Next gen lighting technologies - voxelised, traced, and everything else *spawn*

Async to what? Reflection is sandwiched between G-Buffer generation and tiled shading. Async to SSDO which is even more expensive than tiled shading?
Async should help GCN considerably once Crytek will port this version of CE to D3D12 and/or VK. But I doubt that the same will be true for RDNA and thus it's unlikely that RDNA's comparative weakness here will be solved with modern APIs.

What should be pointed out here though are two points:

A) The demo may not be optimized for AMD h/w for now, especially considering that it's not really targeting RT presently. Crytek may have used NV h/w only while developing this.

B) RDNA's D3D11 driver may be rather poor considering that it's been less than half a year since it's launch and AMD generally isn't that good in D3D11. RDNA's GPU compute results were all over the place back when it's launched and I don't know if this has changed since then. This could affect the results here too.
 
Why low? It's full rate on both.
Not really:

AMD-Radeon-RX-5700-XT-AIDA64-GPGPU-Part-2.jpg
 
Async should help GCN considerably once Crytek will port this version of CE to D3D12 and/or VK. But I doubt that the same will be true for RDNA and thus it's unlikely that RDNA's comparative weakness here will be solved with modern APIs.

What should be pointed out here though are two points:

A) The demo may not be optimized for AMD h/w for now, especially considering that it's not really targeting RT presently. Crytek may have used NV h/w only while developing this.

B) RDNA's D3D11 driver may be rather poor considering that it's been less than half a year since it's launch and AMD generally isn't that good in D3D11. RDNA's GPU compute results were all over the place back when it's launched and I don't know if this has changed since then. This could affect the results here too.
When Crytek first showed Neon Noir it was running on a Vega 56
 
Async to what?
If there really is no task available they could add one frame of latency and so do entire RT stuff async while the next frame is raterized.
Not really:
Likely the graph shows a load of just 32 bit multiplications? That's a special case, and only 24 bit is fast, while adds or bit math is not affected and full rate. Interesting to see this restriction is still there with RDNA.
In practice it should not matter much with the integer math necessary to index nodes (or any other memory).
 
Async should help GCN considerably once Crytek will port this version of CE to D3D12 and/or VK.
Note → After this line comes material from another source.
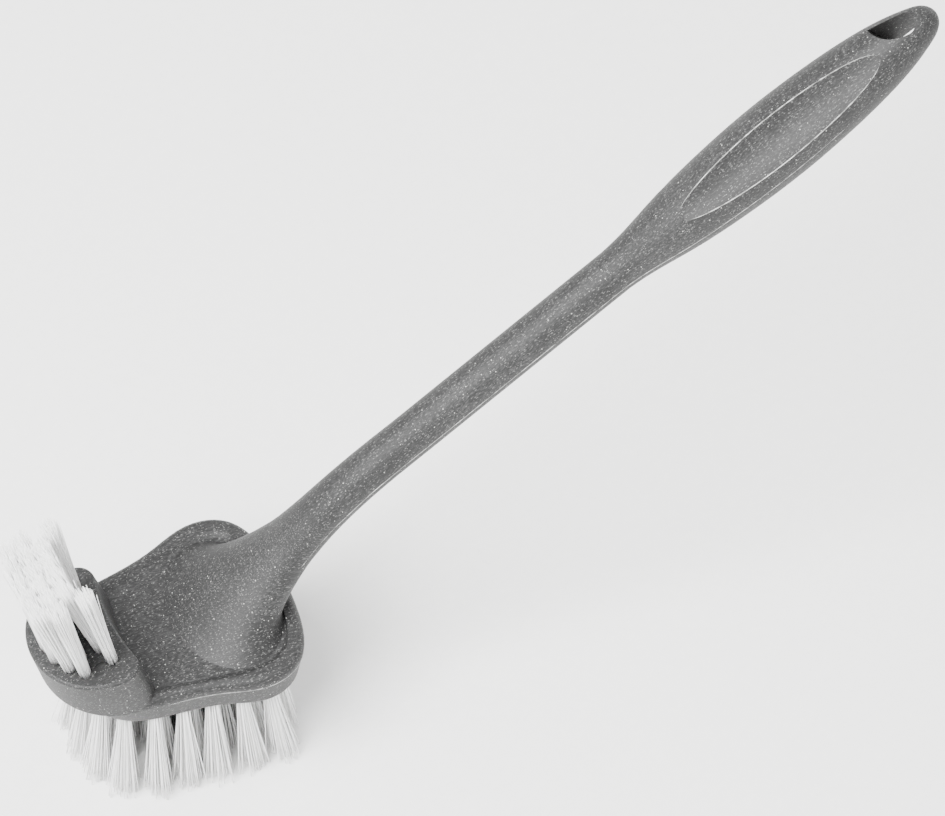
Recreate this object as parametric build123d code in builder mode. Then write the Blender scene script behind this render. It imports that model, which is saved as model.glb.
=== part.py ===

D3D12 and Vulkan is supported since a long while:
https://github.com/CRYTEK/CRYENGINE/tree/release/Code/CryEngine/RenderDll/XRenderD3D9/DX12
https://github.com/CRYTEK/CRYENGINE/tree/release/Code/CryEngine/RenderDll/XRenderD3D9/Vulkan

Additionally, my statement wasn't out of context, I question the possibility in the specific CryEngine setup/pipeline in the current engine, to leverage async compute for the raytraced reflections because it is sandwiched between hard/unmovable dependencies.

CryEngine is perfectly able to schedule asynchronous compute:
https://github.com/CRYTEK/CRYENGINE...erD3D9/GraphicsPipeline/TiledShading.cpp#L221
https://github.com/CRYTEK/CRYENGINE...3D9/GraphicsPipeline/ComputeSkinning.cpp#L451
https://github.com/CRYTEK/CRYENGINE...rD3D9/GraphicsPipeline/VolumetricFog.cpp#L633

If there really is no task available they could add one frame of latency and so do entire RT stuff async while the next frame is raterized.

I've dealt with SSR-lag of one frame before. Not a pleasant thing to deal with visually.
 
D3D12 and Vulkan is supported since a long while:
https://github.com/CRYTEK/CRYENGINE/tree/release/Code/CryEngine/RenderDll/XRenderD3D9/DX12
https://github.com/CRYTEK/CRYENGINE/tree/release/Code/CryEngine/RenderDll/XRenderD3D9/Vulkan

Additionally, my statement wasn't out of context, I question the possibility in the specific CryEngine setup/pipeline in the current engine, to leverage async compute for the raytraced reflections because it is sandwiched between hard/unmovable dependencies.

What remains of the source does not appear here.